A logo (Greek λογότυπος = logotypos) is a graphical element, (ideogram, symbol, emblem, icon, sign) that, together with its logotype (a uniquely set and arranged typeface) form a trademark or commercial brand. Typically, a logo’s design is for immediate recognition, inspiring trust, admiration, loyalty and an implied superiority.brand, or economic entity, and its shapes, colors, fonts, and images usually are different from others in a similar market. Logos are also used to identify organizations and other non-commercial entities.
An upcoming article in April’s Journal of Consumer Research will present recent research from Duke University’s Fuqua School of Business and the University of Waterloo, Canada that claims that exposure to images of corporate brands can effect how people think and work.
The team conducted an experiment in which 341 university students completed what they believed was a visual acuity task, during which either the Apple or IBM logo was flashed so quickly that they were unaware they had been exposed to the brand logo. The participants then completed a task designed to evaluate how creative they were, listing all of the uses for a brick that they could imagine beyond building a wall.
People who were exposed to the Apple logo generated significantly more unusual uses for the brick compared with those who were primed with the IBM logo, the researchers said. In addition, the unusual uses the Apple-primed participants generated were rated as more creative by independent judges.
“This is the first clear evidence that subliminal brand exposures can cause people to act in very specific ways,” said Gráinne Fitzsimons. “We’ve performed tests where we’ve offered people $100 to tell us what logo was being flashed on screen, and none of them could do it. But even this imperceptible exposure is enough to spark changes in behavior.”

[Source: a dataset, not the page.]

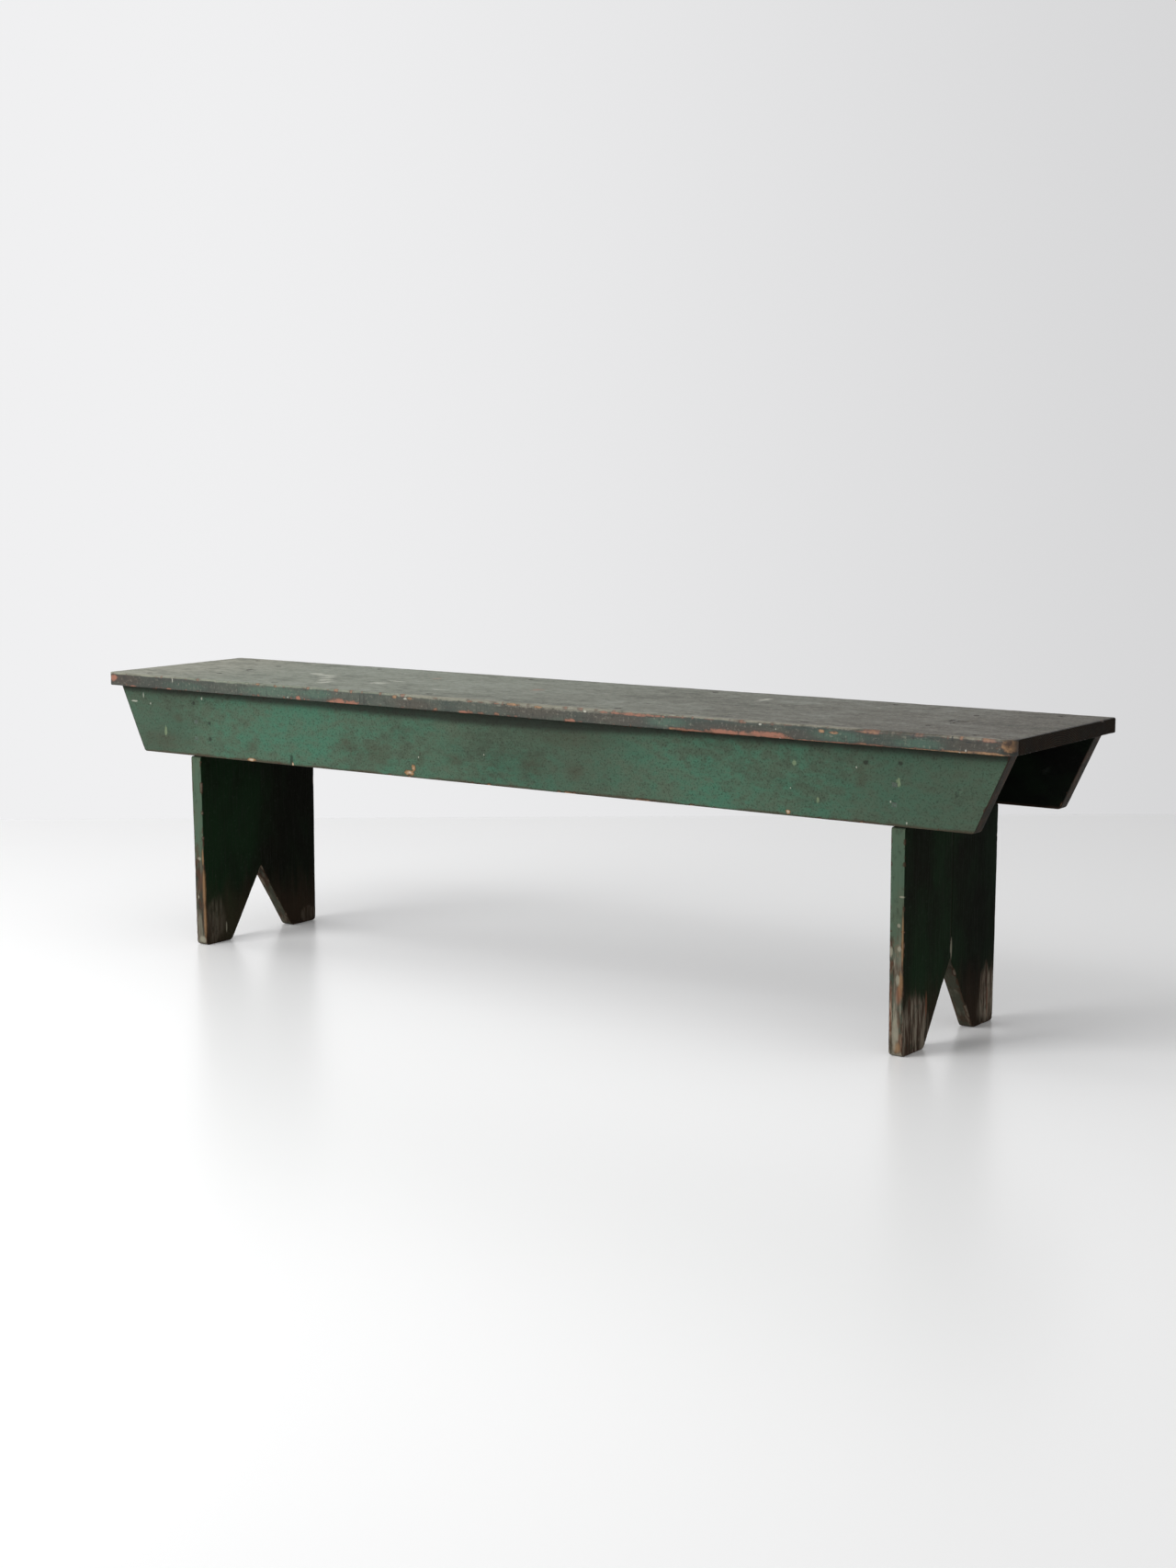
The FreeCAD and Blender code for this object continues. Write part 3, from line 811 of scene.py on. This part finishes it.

Other than their defined brand personalities, the researchers argue there is not anything unusual about Apple and IBM that causes this effect. The team conducted a follow-up experiment using the Disney and E! Channel brands, and found that participants primed with the Disney Channel logo subsequently behaved much more honestly than those who saw the E! Channel logos.
The researchers are quick to point out how this could be applied to both the advertising end of things by concentrating more on product placement than direct ad bombardment but also on how consumers could turn around and use established corporate logos to their advantage.
“If you know you need to perform well on some task, say something athletic, you may want to surround yourself with images and brand logos that represent success in athletics,” Gráinne Fitzsimons said.
In essence using the complex informational structure of a corporate logo to assist in creating a mental state streamlined for whatever activity you’re engaged in.
Again from Wikipedia:
A sigil (pronounced /’sɪdʒ.ɪl/ or /’sɪg.ɪl/; pl. sigilia or sigils) is a symbol created for a specific magical purpose. A sigil is usually made up of a complex combination of several specific symbols or geometric figures each with a specific meaning or intent.
The term sigil derives from the Latin sigilum meaning “seal,” though it may also be related to the Hebrew סגולה (segulah meaning “word, action or item of spiritual effect”). The old Norse binding rune is an example of the idea. A sigil may have an abstract, pictorial or semi-abstract form.
Allow me my moment on the soapbox, please: Not all technologies for hacking and influencing the brain are brand new developments. Many of them have been around for a while under funny names; however as advertising becomes more of a science in and of itself, more and more of these old technologies with funny names are going to show back up as useful techniques for worldchanging under new names, and generally in the service of organizations that have a very clear image of what they want to world to be like.
Or, as Grant Morrison once said:
Because Coca-Cola have got the secret, these people know what we’re talking about here because what you do is you create a sigil, Coca-Cola is a sigil, the McDonalds ‘M’ is a sigil, these people are basically turning the world in to themselves using sigils. And if we don’t reverse that process and turn the world in to us using sigils, we’re going to be living in fucking McDonalds! Magic is accessible to everyone, the means of altering reality is accessible to everyone, and when everyone starts doing it we’re going to see our desire manifest on a gigantic scale.
Me? I think it’s pretty Grinder to try and find these technologies for mindhacking that are out there and available to everyone. It’s obvious that the PR firms and corporations who have yet to provide safe automobiles, cheap medicine and clean water much less jet packs and flying cars are using these tools — no matter what they call them.